A Kabul testa a testa tra Abdullah e Ghani
Al ballottaggio. I primi risultati parziali resi pubblici ieri a Kabul dalla Commissione elettorale indipendente confermano le previsioni: a contendersi la poltrona dell’Arg (il palazzo presidenziale) sono l’ex ministro delle Finanze Ashraf Ghani e l’ex ministro degli Esteri Abdullah Abdullah. Sarà uno dei due a sostituire Hamid Karzai, al potere dal 2001, al quale la Costituzione vieta un terzo mandato consecutivo.
I voti scrutinati finora dalla Commissione rappresentano meno del 10% dei 7 milioni totali, e sono stati raccolti in 28 delle 34 province afghane. Per ora, con il 41.9 % in testa è Abdullah Abdullah, già braccio destro del comandante Masoud ed esponente di spicco dell’Alleanza del nord.
Lo segue a poca distanza l’ex funzionario della Banca Mondiale Ashraf Ghani, con il 37.6%. Terzo, come previsto, Zalmai Rassoul, già consigliere per la sicurezza nazionale del governo Karzai e ministro degli Esteri fino alla fine del 20013. Per ora, si deve accontentare del 9.8% dei voti. Ed è difficile che la percentuale cresca troppo con il passare del tempo.
Il campione scrutinato è dunque parziale, verrà integrato progressivamente da qui al 24 aprile. Poi sarà il turno della Commissione che si occupa dei brogli. Dovrà verificare quale tra le migliaia di segnalazioni ricevute siano veramente tali. Quanti voti annullare, quanti attribuirne. Il risultato definitivo è previsto tra un mese, il 14 maggio. Ma fino ad allora diverse cose cambieranno. E i brogli potrebbero riservare sorprese: in concomitanza con l’annuncio dei primi risultati, il portavoce della Commissione che investiga sulle frodi ha detto di considerare come molto serie («priorità A») almeno 870 segnalazioni di irregolarità.
Fino al 14 maggio c’è un ampio margine di tempo per esercitare pressioni sulle due Commissioni e far sentire la propria voce. Le dichiarazioni già si accavallano, nonostante l’invito da parte dell’inviato delle Nazioni Unite a Kabul di essere pazienti e non alimentare false aspettative.
Ma i candidati giocano anche sul tavolo della comunicazione. Il team elettorale di Ghani ha organizzato una conferenza stampa 3 ore dopo la comunicazione dei primi risultati. Nella residenza dell’ex funzionario della Banca mondiale, a pochi passi dall’ex residenza reale di Darulaman.
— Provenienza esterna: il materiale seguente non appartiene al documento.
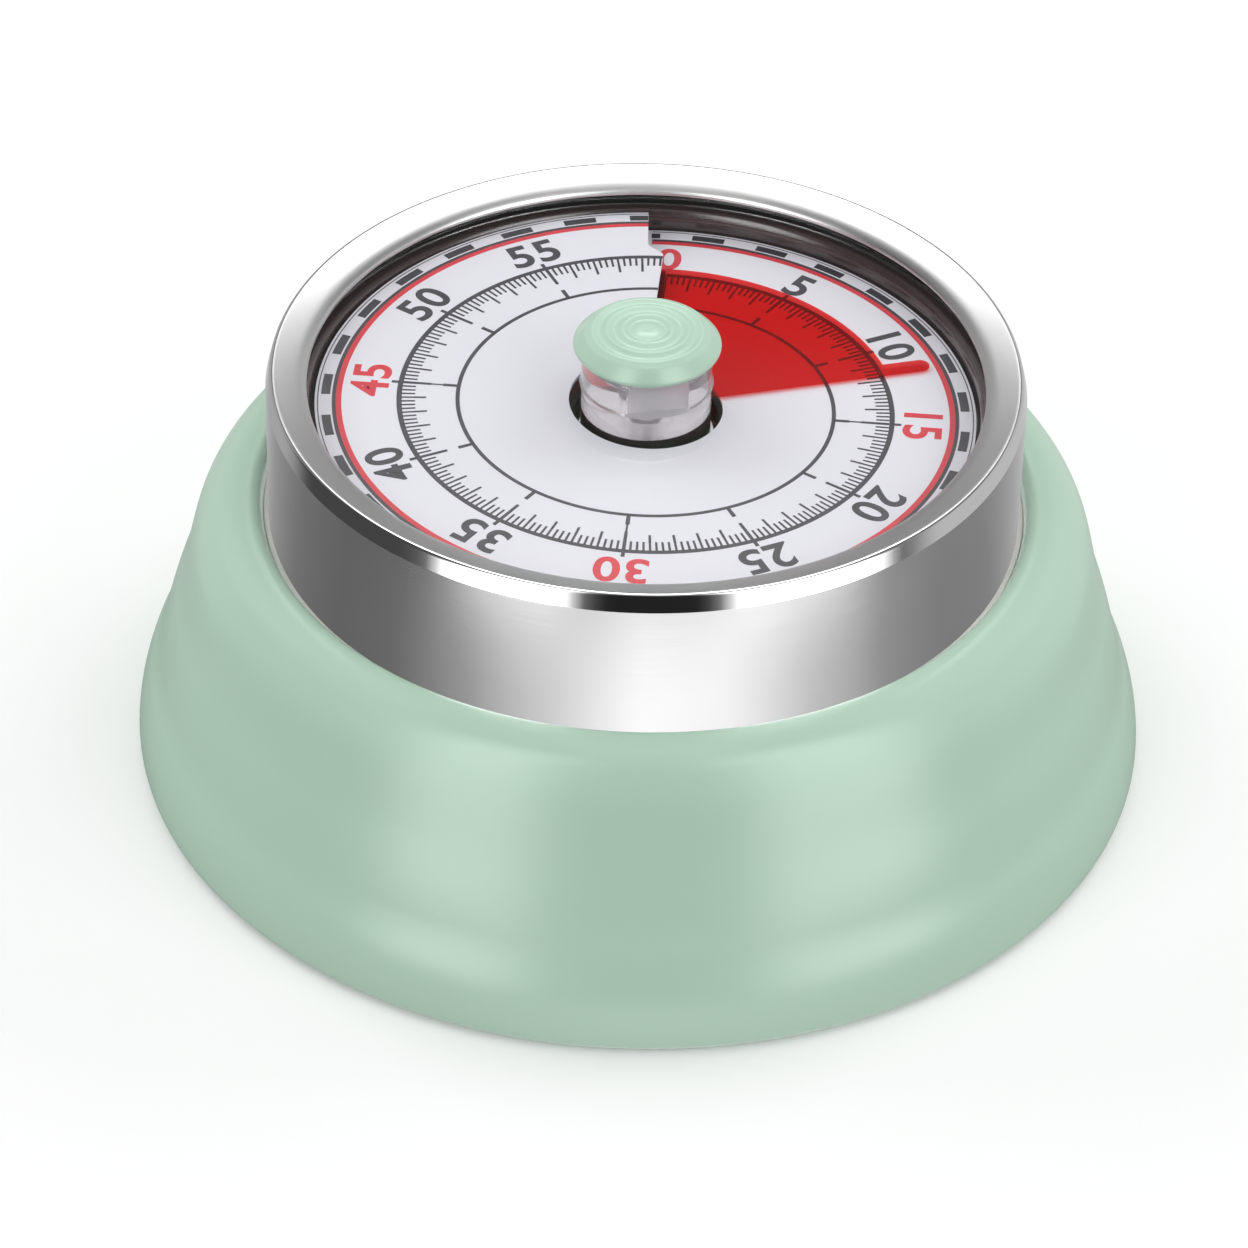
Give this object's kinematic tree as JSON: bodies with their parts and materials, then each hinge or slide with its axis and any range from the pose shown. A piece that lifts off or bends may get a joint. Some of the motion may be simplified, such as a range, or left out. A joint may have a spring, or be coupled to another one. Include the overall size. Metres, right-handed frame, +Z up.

Ghani è arrivato a passo svelto, giacca blu su shalwar kameez bianca, un panno di seta bianco sulla spalla. Su uno sfondo rosa-fucsia, ha ringraziato la popolazione afghana per il coraggio dimostrato il giorno delle elezioni, «un nuovo libro nella storia afghana, non solo un nuovo capitolo». Di fronte a lui, decine di telecamere e giornalisti. Alla sua sinistra due file di «amici», sostenitori e notabili. Quelli che gli stanno organizzando la campagna elettorale.
Nel suo discorso, Ghani ha insistito su un punto: «la partita è appena cominciata», «il campione di voti scrutinati è ancora troppo basso per tirare conclusioni». Si è detto fiducioso sulla trasparenza delle operazioni di scrutinio.
Ha invitato tutti alla prudenza. Secondo i dati del suo team elettorale, finora lo scarto tra i due favoriti sarebbe di solo 21.000 voti. Ghani ha poi ringraziato tutti coloro che l’hanno votato, «studenti, studiosi, mullah, rappresentanti della società civile», e anche quelli che non l’hanno votato, «perché il prossimo presidente dovrà essere il presidente di un intero paese», ha detto, «non di una parte della società».
E il nuovo governo dovrà essere «aperto e inclusivo». Il giorno successivo al voto sulla sua pagina Facebook Ghani aveva postato le stime parziali elaborate dal suo team, che gli attribuivano più del 50% dei voti necessari per vincere al primo turno, evitando il ballottaggio.
Nella conferenza stampa di domenica pomeriggio è sembrato meno sicuro di quei numeri, ma ha comunque ribadito di credere ancora «in una vittoria al primo turno, perché nel paese c’è molto consenso sul mio nome». Fino al 14 maggio sarà difficile verificarlo.